If the money was put directly in your emergency fund instead, you’d be less tempted to spend it. In your mind, it’s your emergency savings and not a spending account you’d use to buy that new electronic gadget or designer leather purse (however appealing that may be)!

How much do I need in an emergency fund?

How much you’ll need depends on your circumstances. It’s not a one size fits all answer. First you need to calculate what your base expenses (I call it survival needs) are per month, taking into consideration the following:

  • Housing (rent or mortgage amount)
  • Car (auto insurance, gas, and maintenance)
  • Food (groceries)
  • Health and Dental (insurance and out-of-pocket)
  • Utilities (electricity, oil, gas)
  • Debt Repayment (student loans and credit cards)

Don’t include things that you’d cut from your budget if an emergency happens, for example:

  • Entertainment
  • Dining-out
  • Shopping
  • Vacations

The total you get after adding all those expenses up is considered your per month burn rate. Now, you need to multiply that per month rate by the number of months you’ll need and that will be the total emergency fund you’d want to have.

But how many months in that?

In a nutshell, most financial gurus recommend at least 3-6 months, but I recommend at least 6 months. If you want to be a ninja warrior all-star (I mean, you are reading this post), I would aim for 12 months. It’s a lot, I know, but you’ll thank yourself if for instance you lose your job in the middle of a bad economy. That year of not worrying about how to pay for things will be a life saver.

Where should I put my emergency fund in?

It should be held in a risk-free account and readily available at a moment’s notice.

That rules out anything involving short-term risks like buying stocks. Stocks are meant to be held as long-term investments. If your money is invested in the stock market, it could mean your money is worth 20% to 40% less when you need it the most. In the last two recessions, the stock market lost 37% in 2008 and 22% in 2002.

Even risk-free accounts like Certificate of Deposits (CDs) should be avoided since most CDs require a minimum holding period.
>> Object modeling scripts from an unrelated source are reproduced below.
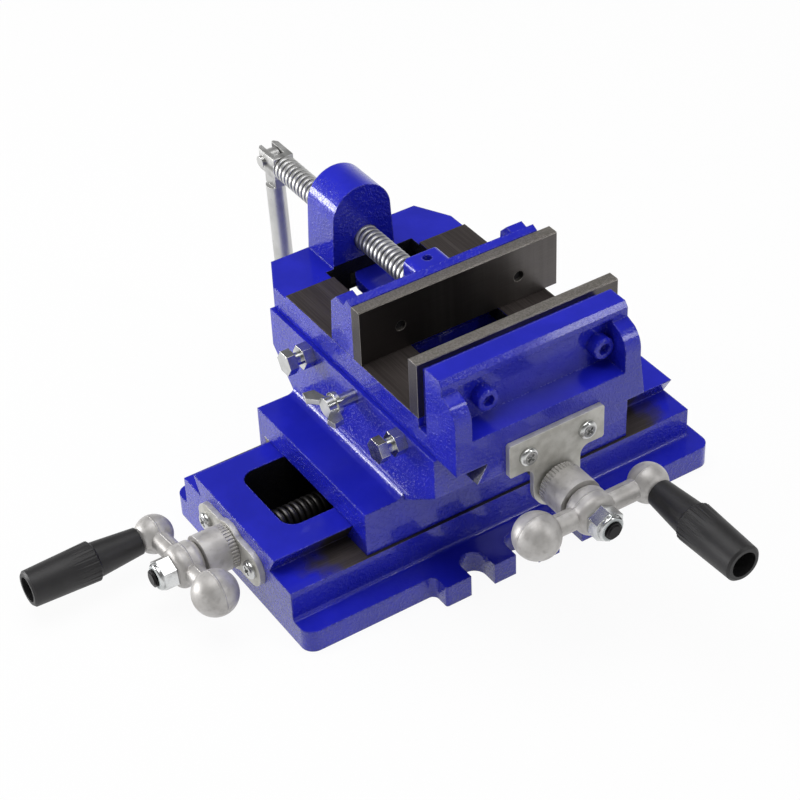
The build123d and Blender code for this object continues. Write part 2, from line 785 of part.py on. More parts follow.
# Swinging handle, built hanging straight down from the pin and then tilted
with BuildPart() as clamp_handle:
    with BuildSketch(Plane.YZ.offset(-handle_neck_w / 2)):
        Circle(handle_eye_d / 2)
        with Locations((0, -handle_neck_l / 2)):
            Rectangle(handle_d, handle_neck_l)
        Circle(fork_pin_d / 2 + running_gap, mode=Mode.SUBTRACT)
    extrude(amount=handle_neck_w)
    with BuildSketch(Plane.XY.offset(-handle_neck_l)):
        Circle(handle_d / 2)
    extrude(amount=handle_neck_l - handle_l)
    chamfer(clamp_handle.edges().group_by(Axis.Z)[0], length=1)
hang = Location((clamp_x, fork_pin_y, screw_z)) * Rotation(-handle_tilt, 0, 0)
save(hang * clamp_handle.part, "clamp_handle")

# Bracket plate of the base
with BuildPart() as x_bracket_plate:
    with BuildSketch(x_end):
        SlotOverall(x_bracket_l, 2 * x_bracket_end_r)
        Circle(x_bracket_hub_r)
        Circle(journal_d / 2 + running_gap, mode=Mode.SUBTRACT)
        with GridLocations(bracket_screw_spacing, 0, 2, 1):
            Circle(bracket_screw_d / 2 + running_gap, mode=Mode.SUBTRACT)
    extrude(amount=bracket_t)
save(x_bracket_plate.part, "x_bracket_plate")

# Bracket plate of the vise body
with BuildPart() as y_bracket_plate:
    head_top = y_bracket_top - y_screw_z
    head_low = head_top - y_bracket_head_h
    with BuildSketch(y_end):
        with Locations((0, head_top - y_bracket_head_h / 2)):
            Rectangle(y_bracket_w, y_bracket_head_h)
        with Locations((0, head_low / 2)):
            Rectangle(2 * y_bracket_stem_r, head_low)
        Circle(y_bracket_stem_r)
    extrude(amount=bracket_t)
    stem_roots = y_bracket_plate.edges().filter_by(Axis.Y).filter_by(
        lambda e: abs(e.center().Z - y_screw_z - head_low) < 0.01
        and abs(abs(e.center().X - y_screw_x) - y_bracket_stem_r) < 0.01
    )
    fillet(stem_roots, radius=y_bracket_root_r)
    plate_corners = y_bracket_plate.edges().filter_by(Axis.Y).filter_by(
        lambda e: abs(abs(e.center().X - y_screw_x) - y_bracket_w / 2) < 0.01
    )
    fillet(plate_corners, radius=cast_r)
    with BuildSketch(y_end):
        Circle(journal_d / 2 + running_gap)
        with Locations((0, y_bracket_screw_z - y_screw_z)):
            with GridLocations(y_bracket_screw_spacing, 0, 2, 1):
                Circle(bracket_screw_d / 2 + running_gap)
    extrude(amount=bracket_t, mode=Mode.SUBTRACT)
save(y_bracket_plate.part, "y_bracket_plate")

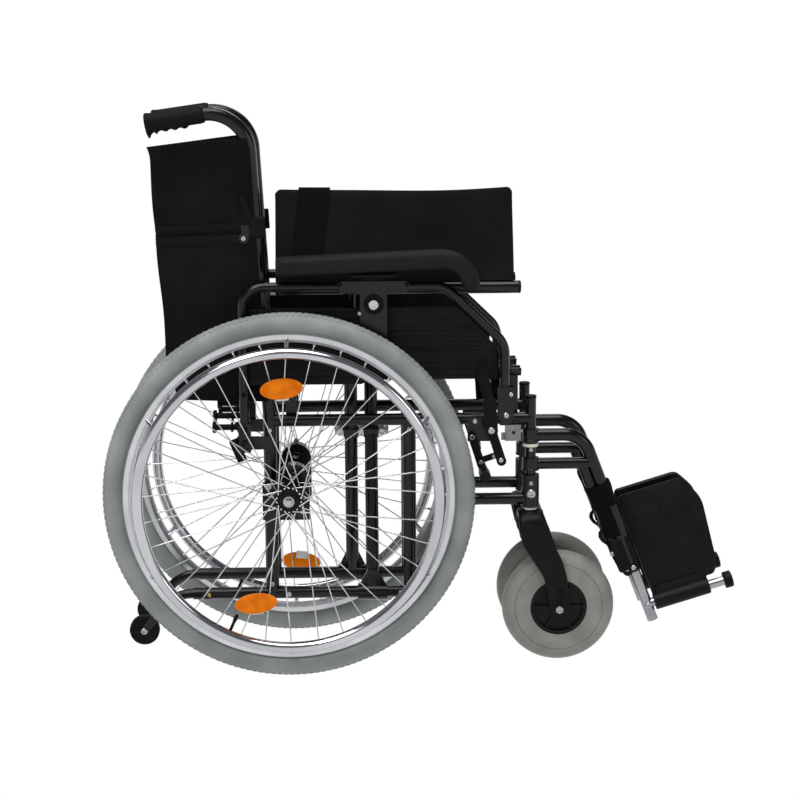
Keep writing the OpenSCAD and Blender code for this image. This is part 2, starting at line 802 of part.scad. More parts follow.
module foot_tube() {
    a = main_end - foot_in * main_dir;
    rod = hinge_at + rod_len * hinge_dir;
    cap = hinge_at + (rod_len + cap_len) * hinge_dir;
    bar([a.x, 0, a.y], [foot_end.x, 0, foot_end.y], foot_tube_d);
    bar([hinge_at.x, 0, hinge_at.y], [rod.x, 0, rod.y], rod_d);
    bar([rod.x, 0, rod.y], [cap.x, 0, cap.y], cap_d);
}

module footplate() {
    right = plate_start + plate_w;
    translate([hinge_at.x, 0, hinge_at.y]) rotate([0, -hinge_tilt, 0]) rotate([-plate_lean, 0, 0]) {
        difference() {
            union() {
                translate([plate_start, 0, 0]) rotate([0, 90, 0])
                    cylinder(d = barrel_d, h = barrel_end - plate_start);
                translate([0, plate_t / 2, 0]) rotate([90, 0, 0]) linear_extrude(plate_t)
                    polygon([
                        [plate_start + 1, 5], [barrel_end - 1, 5], [barrel_end - 1, 17], [right - 20, 17],
                        [right - 8, 34], [right, plate_len - 42], [right - 25, plate_len],
                        [plate_start - 4, plate_len], [plate_start - 8, plate_len - 6]
                    ]);
            }
            translate([-1, 0, 0]) rotate([0, 90, 0]) cylinder(d = rod_d + 2 * running, h = rod_len + 4);
        }
    }
}

// ---------- anti-tippers ----------

module anti_tip_tube() {
    x0 = -rail_tail;
    c = [x0 - 22, lower_rail_z - tip_arc_r];
    end = c + tip_arc_r * [cos(146), sin(146)];
    bar([x0 - 22, 0, lower_rail_z], [x0 + tip_plug, 0, lower_rail_z], tip_tube_d);
    bar([x0 - 20, 0, lower_rail_z], [x0 - clear, 0, lower_rail_z], rail_d);
    bend(c, tip_arc_r, tip_tube_d, 90, 146);
    for (s = [0, 1]) mirror([0, s, 0]) plate_y(-6, -10)
        strap(end + [4, 6], [-tip_x, tip_z], 14);
    pin_y(-tip_x, tip_z, 8, 9, -9);
}

module anti_tip_wheel() {
    translate([-tip_x, 0, tip_z]) turned() translate([4 + running, -5.5])
        square([tip_wheel_d / 2 - 4 - running, 11]);
}

// ---------- pieces ----------

color("#1b1b1d") right_side() side_frame();  // side_frame_right
color("#1b1b1d") left_side() side_frame();  // side_frame_left
color("#8c8f93") right_side() rear_axle();  // rear_axle_right
color("#8c8f93") left_side() rear_axle();  // rear_axle_left
color("#c9ccd0") right_side() axle_button();  // axle_button_right
color("#c9ccd0") left_side() axle_button();  // axle_button_left
color("#202124") right_side() at_wheel() rear_hub();  // rear_hub_right
color("#202124") left_side() at_wheel() rear_hub();  // rear_hub_left
color("#d4d6d8") right_side() at_wheel() spokes();  // spokes_right
color("#d4d6d8") left_side() at_wheel() spokes();  // spokes_left
color("#c3c6c8") right_side() at_wheel() rear_rim();  // rear_rim_right
color("#c3c6c8") left_side() at_wheel() rear_rim();  // rear_rim_left
color("#989c9a") right_side() at_wheel() rear_tyre();  // rear_tyre_right
color("#989c9a") left_side() at_wheel() rear_tyre();  // rear_tyre_left
color("#d9dbde") right_side() at_wheel() handrim();  // handrim_right
color("#d9dbde") left_side() at_wheel() handrim();  // handrim_left
color("#2a2b2d") right_side() caster_fork();  // caster_fork_right
color("#2a2b2d") left_side() caster_fork();  // caster_fork_left
color("#1f2022") right_side() at_caster() caster_rim();  // caster_rim_right
color("#1f2022") left_side() at_caster() caster_rim();  // caster_rim_left
color("#b9bab2") right_side() at_caster() caster_tyre();  // caster_tyre_right
color("#b9bab2") left_side() at_caster() caster_tyre();  // caster_tyre_left
color("#1b1b1d") at_axle() brace_front();
color("#1b1b1d") at_axle() brace_rear();
color("#c9ccd0") at_axle() brace_bolt();
color("#131315") at_axle() seat_cloth();  // seat_cloth_right
color("#131315") mirror([0, 1, 0]) at_axle() seat_cloth();  // seat_cloth_left
color("#131315")  // back_cloth_low_right
    right_side() back_cloth(back_cloth_z, back_joint_z - cloth_gap, post_d / 2 + clear);
color("#131315")  // back_cloth_low_left
    left_side() back_cloth(back_cloth_z, back_joint_z - cloth_gap, post_d / 2 + clear);
color("#1b1b1d") right_side() push_cane();  // push_cane_right
color("#1b1b1d") left_side() push_cane();  // push_cane_left
color("#18181a") right_side() push_grip();  // push_grip_right
color("#18181a") left_side() push_grip();  // push_grip_left
color("#202124") right_side() back_catch();  // back_catch_right
color("#202124") left_side() back_catch();  // back_catch_left
color("#131315")  // back_cloth_top_right
    right_side() back_cloth(back_joint_z + cloth_gap, handle_z - cloth_drop, post_d / 2 + cane_cloth_gap);
color("#131315")  // back_cloth_top_left
    left_side() back_cloth(back_joint_z + cloth_gap, handle_z - cloth_drop, post_d / 2 + cane_cloth_gap);
color("#1b1b1d") right_side() arm_frame();  // arm_frame_right
color("#1b1b1d") left_side() arm_frame();  // arm_frame_left
color("#232325") right_side() side_guard();  // side_guard_right
color("#232325") left_side() side_guard();  // side_guard_left
color("#3a3b3d") right_side() arm_pad();  // arm_pad_right
color("#3a3b3d") left_side() arm_pad();  // arm_pad_left
color("#202124") right_side() brake_lever();  // brake_lever_right
color("#202124") left_side() brake_lever();  // brake_lever_left
color("#202124") right_side() brake_shoe();  // brake_shoe_right
color("#202124") left_side() brake_shoe();  // brake_shoe_left
color("#1b1b1d") right_side() hanger();  // hanger_right
color("#1b1b1d") left_side() hanger();  // hanger_left
color("#b9bcc0") right_side() hanger_latch();  // hanger_latch_right
color("#b9bcc0") left_side() hanger_latch();  // hanger_latch_left
color("#d4d6d8") right_side() foot_tube();  // foot_tube_right
color("#d4d6d8") left_side() foot_tube();  // foot_tube_left
color("#28282a") right_side() footplate();  // footplate_right
color("#28282a") left_side() footplate();  // footplate_left
color("#1b1b1d") right_side() anti_tip_tube();  // anti_tip_tube_right
color("#1b1b1d") left_side() anti_tip_tube();  // anti_tip_tube_left
color("#202124") right_side() anti_tip_wheel();  // anti_tip_wheel_right
color("#202124") left_side() anti_tip_wheel();  // anti_tip_wheel_left
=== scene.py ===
import math

import bpy
from mathutils import Matrix, Vector


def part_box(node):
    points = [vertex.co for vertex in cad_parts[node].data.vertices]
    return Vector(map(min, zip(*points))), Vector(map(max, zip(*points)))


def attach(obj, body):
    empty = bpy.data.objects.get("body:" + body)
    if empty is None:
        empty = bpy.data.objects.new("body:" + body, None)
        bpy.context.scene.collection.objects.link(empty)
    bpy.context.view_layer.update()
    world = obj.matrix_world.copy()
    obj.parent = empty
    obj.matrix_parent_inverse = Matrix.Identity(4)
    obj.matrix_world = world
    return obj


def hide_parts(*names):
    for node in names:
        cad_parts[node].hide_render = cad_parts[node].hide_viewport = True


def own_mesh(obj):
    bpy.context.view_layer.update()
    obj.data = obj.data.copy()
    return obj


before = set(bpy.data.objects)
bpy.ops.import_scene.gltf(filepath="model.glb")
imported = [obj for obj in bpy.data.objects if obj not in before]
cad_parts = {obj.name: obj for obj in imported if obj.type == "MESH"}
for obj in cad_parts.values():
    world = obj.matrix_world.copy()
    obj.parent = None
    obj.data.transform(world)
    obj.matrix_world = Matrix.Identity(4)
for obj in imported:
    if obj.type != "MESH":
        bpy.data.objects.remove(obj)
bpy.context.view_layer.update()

# ---------- Camera ----------
# A long lens at standing height, looking at the right-hand side of the chair from a little behind
# the middle, turned down by eleven degrees.
bpy.ops.object.camera_add()
camera = bpy.context.object
camera.name = "camera"
camera.data.lens = 87.1
camera.matrix_world = (
    Matrix.Translation((-0.115, -3.2185, 1.0663))
    @ Matrix.Rotation(math.radians(-1.395), 4, "Z")
    @ Matrix.Rotation(math.radians(78.99), 4, "X")
    @ Matrix.Rotation(math.radians(-0.35), 4, "Z")
)
bpy.context.scene.camera = camera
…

If you take money out before that time is up, the bank will charge you an early withdrawal penalty.

The only place your emergency fund should be held in are savings accounts. One with no minimums, no fees, no nothing – but that doesn’t mean you should put it in a typical savings account with low interest rates.

Here at The Money Ninja, we’re all about maximizing your finances, even when it comes to your emergency savings. Your cash should be put in something that will earn you the most until you need it.

That’s why I recommend CIT Bank’s Savings Builder, a savings account with interest rates that are 26x higher than your average bank account. You can also read my review of it where I gave it an outstanding 9.5 out of 10 stars.

The Bottom Line

Having an emergency fund is one of the first things you should take care of in your financial journey. In terms of priority, there’s only several items that should ahead of stashing away for an emergency fund:

  • Credit card debt
  • Personal loans
  • Payday loans

That’s because those types of debts or loans usually charge you high interest rates. It would be cheaper in the long run to take care of those three things first and then focus on building up your emergency savings.

What about you? Do you have an emergency fund yet or are you thinking of starting one? How many months are you aiming for?

5 COMMENTS

  1. Thanks for this! My husband and I have heard about having an emergency fund before, but didn’t know how much we should put into it or where to store it. This helps!

    What about situations where couples don’t have credit card debt, but they only have a limited amount of leftover money. Should this be put into an emergency fund or a retirement account like a 401k or IRA?

    • Hi Mary – good question! With all the possibilities of where to put your money, it can be confusing! I will make a master post on this soon, but to answer your question, I recommend putting your money to the ones that pay down the the most debt first. Since you don’t have credit card debt, I would:

      1. Contribute to a 401k to at least get the maximum employer matching contributions. If your employer matches up to 6%, then contribute 6%.

      2. Create or contribute to your emergency fund until you have at least 6 months worth of living expenses saved up for.

      3. Turn your focus back on your retirement by either continuing to put money in your 401k, or in your IRA/Roth IRA.

      There’s too many details for a comment section, but stay turned for a more in-depth article!

  2. “Then there’s this Bankrate infographic that says over 80% of people will have an emergency in the next 12 months that will cost $1,000 or more.”
    That is a colossal misrepresentation of what that infographic shows.

    First, the group of people in the graphic are those who say they faced a financial emergency in the last year. Everyone else who said they did not face a financial emergency are not represented (and are likely far more numerous).
    Second, the value shown is the largest that any family member experienced, so if a family of 10 had 9 members with a small financial emergency ($5000), all 10 would correctly respond to the survey with >$5000 even if only one person actually experienced that level of severity.
    Third, there is no predictive value in what some small survey group experienced in one year. If this was a multi-year scientific survey there might be some predictive power, but statistics like this will change year to year on based on many economic factors.

    • Hi Jorge, I agree. It should have said, “of those who had an emergency.” I have corrected this – thank you for bringing this to my attention.

      I think the main point of this post remains though, that the majority of people (who had or didn’t have an emergency in the last 12 months) are ill-equipped to deal with a major financial crisis. The CNBC article I mentioned prior showed that 60% of people didn’t have $1,000 saved up for an unexpected event.

      A few surveys are not representative of a collective whole, but if I were to bet, I would say national statistics would show something pretty similar.

      Thank you for your thoughts though – I hope you stick around and let me know of any other feedback 🙂

  3. Each of us must independently determine the size of such a fund, but personally I feel calm when its size is not less than my monthly income in tenfold.